Les implications financières de cette tendance sont également colossales. Les projections indiquent une augmentation significative des revenus générés par la musique produite par IA dans les années à venir. Cette perspective, bien que prometteuse pour les développeurs d'IA et les entreprises de technologie musicale, soulève des questions sur la distribution des revenus et la part qui reviendra aux artistes traditionnels.

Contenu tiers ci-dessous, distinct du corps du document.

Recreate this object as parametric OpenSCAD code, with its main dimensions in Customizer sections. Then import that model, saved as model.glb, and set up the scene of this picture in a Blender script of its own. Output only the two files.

La facilité de production et la scalabilité de la musique IA pourraient potentiellement saturer le marché, rendant encore plus difficile pour les artistes indépendants et les groupes émergents de se faire entendre et de monétiser leur travail.
Créativité ou manipulation ?
Ce nouveau paysage soulève des questions philosophiques et économiques. Pour certains producteurs, l’usage de l’IA n’est qu’un nouvel outil de composition, à l’instar du synthétiseur dans les années 1980. Mais pour d’autres, le phénomène des "fake bands" relève davantage de la fraude déguisée que de l’innovation artistique.
Spotify, Apple Music, YouTube et Amazon Music ne semblent pas encore disposés à faire clairement la distinction entre créations humaines et productions artificielles. Seule YouTube a commencé à exiger que les contenus générés ou modifiés par IA soient explicitement identifiés. Mais il ne s’agit pour l’instant que de vidéos, pas de musique.
Les artistes indépendants en première ligne
L’ironie est amère : dans leur lutte contre les fraudes, certaines plateformes ont suspendu ou supprimé des artistes indépendants réels, simplement parce que leurs morceaux avaient connu une popularité « inhabituelle » ou un pic soudain de streams. Pendant ce temps, les producteurs de morceaux IA continuent à uploader par centaines des pistes anonymes, souvent réparties sur des dizaines de pseudonymes.
Des sociétés comme Beatdapp ou Audible Magic essaient désormais de proposer des outils d’audit pour détecter les abus, notamment les bots de lecture et les doublons. Mais le combat est loin d’être gagné, tant les lignes sont floues entre stratégie marketing légitime, piratage technique et « spam sonore ».